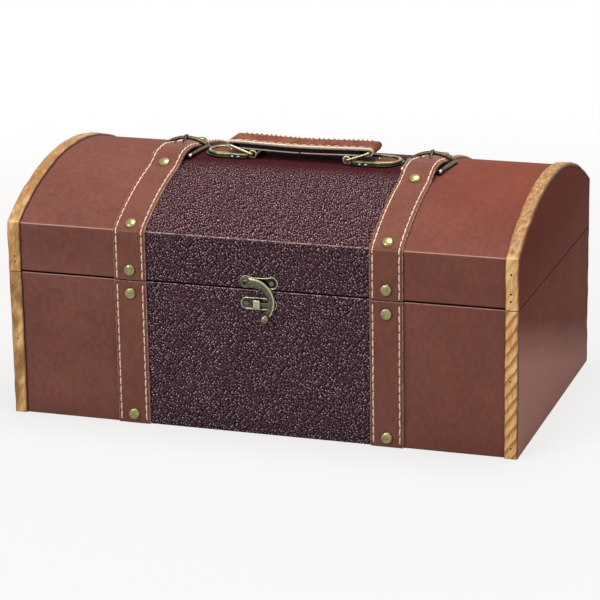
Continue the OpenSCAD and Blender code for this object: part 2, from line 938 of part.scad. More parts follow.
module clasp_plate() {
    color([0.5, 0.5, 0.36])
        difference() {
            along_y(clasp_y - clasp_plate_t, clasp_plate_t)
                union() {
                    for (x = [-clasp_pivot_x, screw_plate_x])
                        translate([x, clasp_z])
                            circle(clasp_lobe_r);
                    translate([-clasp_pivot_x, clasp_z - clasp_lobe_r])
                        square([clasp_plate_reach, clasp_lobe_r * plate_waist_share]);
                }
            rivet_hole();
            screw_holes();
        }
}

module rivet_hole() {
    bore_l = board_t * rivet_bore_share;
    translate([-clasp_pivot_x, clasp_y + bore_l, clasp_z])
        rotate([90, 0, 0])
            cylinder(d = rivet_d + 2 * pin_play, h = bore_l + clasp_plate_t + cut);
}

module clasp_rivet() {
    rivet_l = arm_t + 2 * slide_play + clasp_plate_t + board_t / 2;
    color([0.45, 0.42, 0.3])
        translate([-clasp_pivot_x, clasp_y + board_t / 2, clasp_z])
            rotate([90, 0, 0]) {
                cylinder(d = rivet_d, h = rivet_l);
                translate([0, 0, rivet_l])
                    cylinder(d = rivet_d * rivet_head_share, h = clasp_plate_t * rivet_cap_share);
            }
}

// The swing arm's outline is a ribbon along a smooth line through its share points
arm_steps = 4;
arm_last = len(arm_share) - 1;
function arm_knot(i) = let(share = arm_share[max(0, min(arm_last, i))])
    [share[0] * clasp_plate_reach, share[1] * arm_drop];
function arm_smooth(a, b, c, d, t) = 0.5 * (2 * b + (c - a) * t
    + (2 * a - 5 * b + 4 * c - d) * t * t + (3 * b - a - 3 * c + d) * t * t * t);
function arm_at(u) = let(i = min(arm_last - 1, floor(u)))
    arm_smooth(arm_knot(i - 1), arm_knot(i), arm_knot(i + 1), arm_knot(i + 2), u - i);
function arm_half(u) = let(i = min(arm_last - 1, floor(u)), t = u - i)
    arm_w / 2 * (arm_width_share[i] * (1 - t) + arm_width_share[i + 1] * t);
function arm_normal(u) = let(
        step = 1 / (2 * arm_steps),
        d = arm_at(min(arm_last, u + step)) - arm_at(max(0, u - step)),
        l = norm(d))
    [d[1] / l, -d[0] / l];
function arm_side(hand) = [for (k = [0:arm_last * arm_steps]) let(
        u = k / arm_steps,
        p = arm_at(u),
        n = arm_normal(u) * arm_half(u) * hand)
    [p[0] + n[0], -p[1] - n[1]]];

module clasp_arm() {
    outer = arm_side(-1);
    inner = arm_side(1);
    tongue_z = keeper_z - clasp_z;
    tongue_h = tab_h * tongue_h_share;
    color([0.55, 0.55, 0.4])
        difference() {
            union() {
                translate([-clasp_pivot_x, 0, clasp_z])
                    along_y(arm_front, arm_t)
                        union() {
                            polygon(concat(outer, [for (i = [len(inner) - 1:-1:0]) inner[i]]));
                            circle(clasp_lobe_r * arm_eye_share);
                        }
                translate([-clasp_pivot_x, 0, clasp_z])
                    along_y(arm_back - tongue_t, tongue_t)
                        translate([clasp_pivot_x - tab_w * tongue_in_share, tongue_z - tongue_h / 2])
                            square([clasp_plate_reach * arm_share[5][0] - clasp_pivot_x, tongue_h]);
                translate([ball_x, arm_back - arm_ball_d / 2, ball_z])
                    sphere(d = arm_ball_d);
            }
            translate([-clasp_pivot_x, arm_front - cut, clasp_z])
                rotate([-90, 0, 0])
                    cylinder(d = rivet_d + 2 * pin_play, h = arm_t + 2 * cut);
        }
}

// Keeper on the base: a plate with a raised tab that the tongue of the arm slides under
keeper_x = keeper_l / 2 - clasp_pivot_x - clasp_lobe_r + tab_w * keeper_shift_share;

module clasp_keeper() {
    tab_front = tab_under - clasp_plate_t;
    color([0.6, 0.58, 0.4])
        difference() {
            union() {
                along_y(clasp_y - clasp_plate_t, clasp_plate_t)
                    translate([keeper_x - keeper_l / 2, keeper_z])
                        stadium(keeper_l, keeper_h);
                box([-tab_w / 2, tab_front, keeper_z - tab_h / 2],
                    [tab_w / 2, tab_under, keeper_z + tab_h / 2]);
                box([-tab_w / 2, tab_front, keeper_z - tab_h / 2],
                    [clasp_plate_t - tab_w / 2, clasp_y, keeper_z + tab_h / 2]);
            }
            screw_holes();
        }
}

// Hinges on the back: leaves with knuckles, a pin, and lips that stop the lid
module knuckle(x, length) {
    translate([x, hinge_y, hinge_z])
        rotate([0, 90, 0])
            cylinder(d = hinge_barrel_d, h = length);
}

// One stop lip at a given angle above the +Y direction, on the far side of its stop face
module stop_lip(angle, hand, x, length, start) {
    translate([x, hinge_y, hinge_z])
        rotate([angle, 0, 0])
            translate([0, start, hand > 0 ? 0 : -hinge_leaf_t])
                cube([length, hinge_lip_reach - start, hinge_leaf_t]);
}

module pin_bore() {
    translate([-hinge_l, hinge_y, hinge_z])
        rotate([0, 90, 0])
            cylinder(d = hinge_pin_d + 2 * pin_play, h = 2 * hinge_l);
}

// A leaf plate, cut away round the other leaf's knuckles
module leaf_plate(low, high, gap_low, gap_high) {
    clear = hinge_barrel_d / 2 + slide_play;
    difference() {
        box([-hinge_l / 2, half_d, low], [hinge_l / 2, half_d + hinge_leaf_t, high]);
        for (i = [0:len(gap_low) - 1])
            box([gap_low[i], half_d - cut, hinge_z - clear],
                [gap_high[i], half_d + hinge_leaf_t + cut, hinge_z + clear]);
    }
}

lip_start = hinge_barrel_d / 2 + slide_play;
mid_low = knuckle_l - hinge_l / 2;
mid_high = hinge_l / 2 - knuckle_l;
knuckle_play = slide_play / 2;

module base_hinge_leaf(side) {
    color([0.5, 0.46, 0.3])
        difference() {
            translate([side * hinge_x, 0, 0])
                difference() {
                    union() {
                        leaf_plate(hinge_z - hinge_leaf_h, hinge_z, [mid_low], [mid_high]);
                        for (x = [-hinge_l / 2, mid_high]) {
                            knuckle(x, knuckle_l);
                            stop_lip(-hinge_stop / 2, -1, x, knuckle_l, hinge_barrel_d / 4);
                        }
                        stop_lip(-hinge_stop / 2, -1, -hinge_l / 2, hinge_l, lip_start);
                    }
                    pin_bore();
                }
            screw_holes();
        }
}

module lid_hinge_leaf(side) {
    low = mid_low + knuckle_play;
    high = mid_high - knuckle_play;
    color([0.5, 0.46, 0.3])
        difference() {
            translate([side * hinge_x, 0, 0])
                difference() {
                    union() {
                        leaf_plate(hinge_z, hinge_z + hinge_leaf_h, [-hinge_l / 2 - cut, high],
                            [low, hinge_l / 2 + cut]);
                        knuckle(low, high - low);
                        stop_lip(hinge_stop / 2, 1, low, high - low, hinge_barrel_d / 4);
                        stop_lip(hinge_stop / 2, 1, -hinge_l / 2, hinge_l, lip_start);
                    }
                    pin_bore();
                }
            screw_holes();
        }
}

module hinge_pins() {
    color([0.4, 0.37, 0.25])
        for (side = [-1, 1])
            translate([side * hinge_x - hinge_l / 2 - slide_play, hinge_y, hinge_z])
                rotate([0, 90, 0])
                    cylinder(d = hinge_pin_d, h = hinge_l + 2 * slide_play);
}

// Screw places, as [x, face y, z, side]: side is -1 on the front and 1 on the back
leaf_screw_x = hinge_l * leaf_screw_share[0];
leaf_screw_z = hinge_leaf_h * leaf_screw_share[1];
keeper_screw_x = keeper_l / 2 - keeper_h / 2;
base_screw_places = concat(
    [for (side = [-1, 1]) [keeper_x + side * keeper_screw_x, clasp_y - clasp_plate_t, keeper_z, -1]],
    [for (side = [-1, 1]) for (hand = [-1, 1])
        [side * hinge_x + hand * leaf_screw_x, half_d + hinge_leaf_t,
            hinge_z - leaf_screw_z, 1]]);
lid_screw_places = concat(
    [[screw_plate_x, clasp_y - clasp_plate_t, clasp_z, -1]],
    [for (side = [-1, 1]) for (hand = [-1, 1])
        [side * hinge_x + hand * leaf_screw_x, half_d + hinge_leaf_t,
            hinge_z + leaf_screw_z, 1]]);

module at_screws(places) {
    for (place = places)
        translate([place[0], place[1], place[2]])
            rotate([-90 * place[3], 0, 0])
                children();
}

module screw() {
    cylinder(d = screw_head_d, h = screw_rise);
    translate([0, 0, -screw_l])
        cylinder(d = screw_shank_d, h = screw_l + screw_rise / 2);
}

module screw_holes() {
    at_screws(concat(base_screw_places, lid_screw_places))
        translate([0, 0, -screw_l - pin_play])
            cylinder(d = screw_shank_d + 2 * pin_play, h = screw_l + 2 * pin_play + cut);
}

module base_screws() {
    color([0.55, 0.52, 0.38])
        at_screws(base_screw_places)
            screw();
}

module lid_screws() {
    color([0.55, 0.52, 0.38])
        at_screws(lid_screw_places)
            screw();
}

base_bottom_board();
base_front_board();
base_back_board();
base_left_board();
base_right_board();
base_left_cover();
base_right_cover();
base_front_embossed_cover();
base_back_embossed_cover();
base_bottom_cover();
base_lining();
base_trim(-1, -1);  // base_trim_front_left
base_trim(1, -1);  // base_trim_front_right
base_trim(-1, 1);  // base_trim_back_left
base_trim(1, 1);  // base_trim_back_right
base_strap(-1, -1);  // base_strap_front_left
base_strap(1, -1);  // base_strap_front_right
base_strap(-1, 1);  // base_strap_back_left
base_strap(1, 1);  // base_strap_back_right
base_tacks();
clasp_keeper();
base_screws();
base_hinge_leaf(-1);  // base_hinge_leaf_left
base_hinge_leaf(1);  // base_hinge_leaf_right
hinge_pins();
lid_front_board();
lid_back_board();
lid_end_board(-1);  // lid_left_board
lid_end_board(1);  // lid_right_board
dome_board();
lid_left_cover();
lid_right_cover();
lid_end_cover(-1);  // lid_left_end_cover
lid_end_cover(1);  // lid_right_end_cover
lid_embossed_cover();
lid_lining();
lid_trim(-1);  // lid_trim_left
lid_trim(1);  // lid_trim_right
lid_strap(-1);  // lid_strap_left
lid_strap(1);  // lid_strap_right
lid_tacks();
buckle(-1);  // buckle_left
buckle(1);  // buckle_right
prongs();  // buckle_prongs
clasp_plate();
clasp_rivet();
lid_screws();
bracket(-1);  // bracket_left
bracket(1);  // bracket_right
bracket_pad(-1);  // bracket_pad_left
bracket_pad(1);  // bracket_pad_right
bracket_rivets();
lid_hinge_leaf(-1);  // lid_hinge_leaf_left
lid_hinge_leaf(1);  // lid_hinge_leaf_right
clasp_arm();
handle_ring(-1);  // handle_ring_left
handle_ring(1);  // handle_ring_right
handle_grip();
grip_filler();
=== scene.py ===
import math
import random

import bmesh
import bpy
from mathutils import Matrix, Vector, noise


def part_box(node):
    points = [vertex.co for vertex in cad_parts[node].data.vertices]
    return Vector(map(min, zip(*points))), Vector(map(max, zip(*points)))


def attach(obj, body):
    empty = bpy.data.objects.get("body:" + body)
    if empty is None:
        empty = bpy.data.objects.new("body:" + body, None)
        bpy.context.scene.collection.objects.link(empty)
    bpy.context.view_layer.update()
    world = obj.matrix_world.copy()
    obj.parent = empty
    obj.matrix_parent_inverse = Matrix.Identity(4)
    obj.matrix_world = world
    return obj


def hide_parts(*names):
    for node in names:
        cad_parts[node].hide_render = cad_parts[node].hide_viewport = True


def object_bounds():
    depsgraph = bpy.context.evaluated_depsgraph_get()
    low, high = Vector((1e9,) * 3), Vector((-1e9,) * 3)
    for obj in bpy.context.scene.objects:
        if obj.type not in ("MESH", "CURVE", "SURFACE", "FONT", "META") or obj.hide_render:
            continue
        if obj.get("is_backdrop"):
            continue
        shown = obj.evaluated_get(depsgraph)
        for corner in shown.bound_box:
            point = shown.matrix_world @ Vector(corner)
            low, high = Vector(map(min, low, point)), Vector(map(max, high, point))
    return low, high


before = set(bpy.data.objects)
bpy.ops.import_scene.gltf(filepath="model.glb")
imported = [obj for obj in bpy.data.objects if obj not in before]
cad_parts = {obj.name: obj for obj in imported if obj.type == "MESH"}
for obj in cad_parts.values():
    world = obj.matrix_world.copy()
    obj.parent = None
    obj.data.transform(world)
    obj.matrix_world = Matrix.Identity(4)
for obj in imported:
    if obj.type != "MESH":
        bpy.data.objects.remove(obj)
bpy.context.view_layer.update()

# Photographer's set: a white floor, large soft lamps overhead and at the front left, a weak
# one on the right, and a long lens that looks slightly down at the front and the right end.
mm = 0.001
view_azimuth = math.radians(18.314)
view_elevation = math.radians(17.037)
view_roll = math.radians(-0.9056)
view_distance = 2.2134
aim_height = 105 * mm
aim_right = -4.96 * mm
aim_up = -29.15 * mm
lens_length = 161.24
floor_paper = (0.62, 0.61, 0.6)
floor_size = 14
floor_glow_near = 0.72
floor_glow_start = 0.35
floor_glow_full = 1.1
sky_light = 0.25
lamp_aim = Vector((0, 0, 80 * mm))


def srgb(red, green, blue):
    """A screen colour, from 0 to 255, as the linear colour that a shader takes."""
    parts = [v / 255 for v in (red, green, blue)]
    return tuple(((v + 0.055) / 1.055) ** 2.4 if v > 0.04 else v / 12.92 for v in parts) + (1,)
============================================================
_DIRECTIVE_. Take the listing above and repeat exactly the lines from the one containing "clasp_arm();" through the one containing "bpy.context.scene.collection.objects.link(empty)", both included.

_RESPONSE TO THE TASK_.
clasp_arm();
handle_ring(-1);  // handle_ring_left
handle_ring(1);  // handle_ring_right
handle_grip();
grip_filler();
=== scene.py ===
import math
import random

import bmesh
import bpy
from mathutils import Matrix, Vector, noise


def part_box(node):
    points = [vertex.co for vertex in cad_parts[node].data.vertices]
    return Vector(map(min, zip(*points))), Vector(map(max, zip(*points)))


def attach(obj, body):
    empty = bpy.data.objects.get("body:" + body)
    if empty is None:
        empty = bpy.data.objects.new("body:" + body, None)
        bpy.context.scene.collection.objects.link(empty)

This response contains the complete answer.